8) Insert your flashbacks (the past as scenes) strategically in the short story. Flashbacks interrupt the present moment, and can slow your short story’s pacing, especially during a key emotional moment. If the flashback is extensive, try working it into a standalone scene, and use simple, unobtrusive time markers (such as “three months ago” or “last spring”) to situate your reader. If the flashback is brief, consider inserting it well enough before, possibly in an earlier scene, so that your character can experience the emotional moment in the present action without interruption. Readers will have the flashback in mind when your character takes action in the present.

9) Have flashbacks and the past in summary inform the present action in your short story. In other words, the past should provide context to your character’s actions or beliefs in the present moment.

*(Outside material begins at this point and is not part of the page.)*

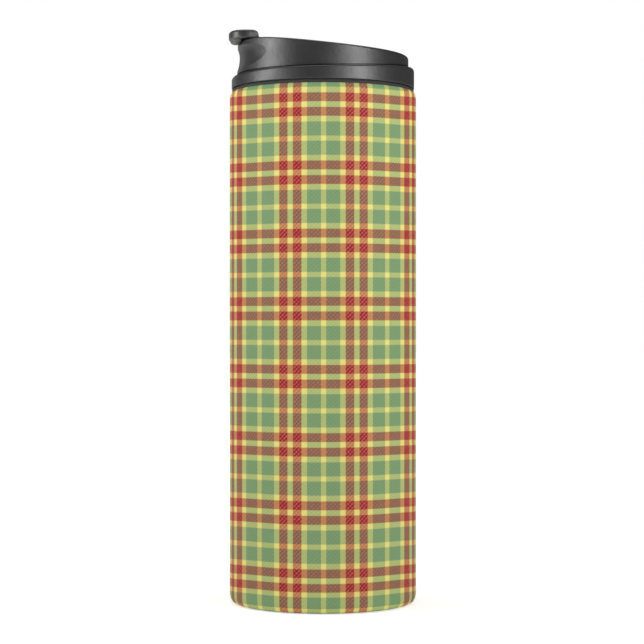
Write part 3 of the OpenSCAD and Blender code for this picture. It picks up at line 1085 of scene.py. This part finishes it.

10) Stay in the emotional moment. Writers sometimes find it difficult to hang in there during a crucial emotional moment. It can feel uncomfortable. And sometimes, we feel inadequate to express it well, so we have a great deal of development and detail in the short story’s narrative before and after, rather than during the emotional moment, But when we skim over a such a significant moment, readers will feel like they were rushed through or even miss it altogether. Worse, the ending will feel unearned. Lingering in the emotional moment may mean delving deeper into the character’s thinking. Try mining for the thought behind the thought. Or, if your character doesn’t do a lot of looking within, you can still make the moment feel emotionally significant by heightening the character’s sense details (smell, sight, hearing) or his physicality (how the body feels or what is it doing).

Incorporating these craft tips in your writing will go a long way in creating a more visceral reading experience, a more believable arc of change, as well as a more meaningful relationship between character and action. You will be well on your way to writing an engaging and compelling short story.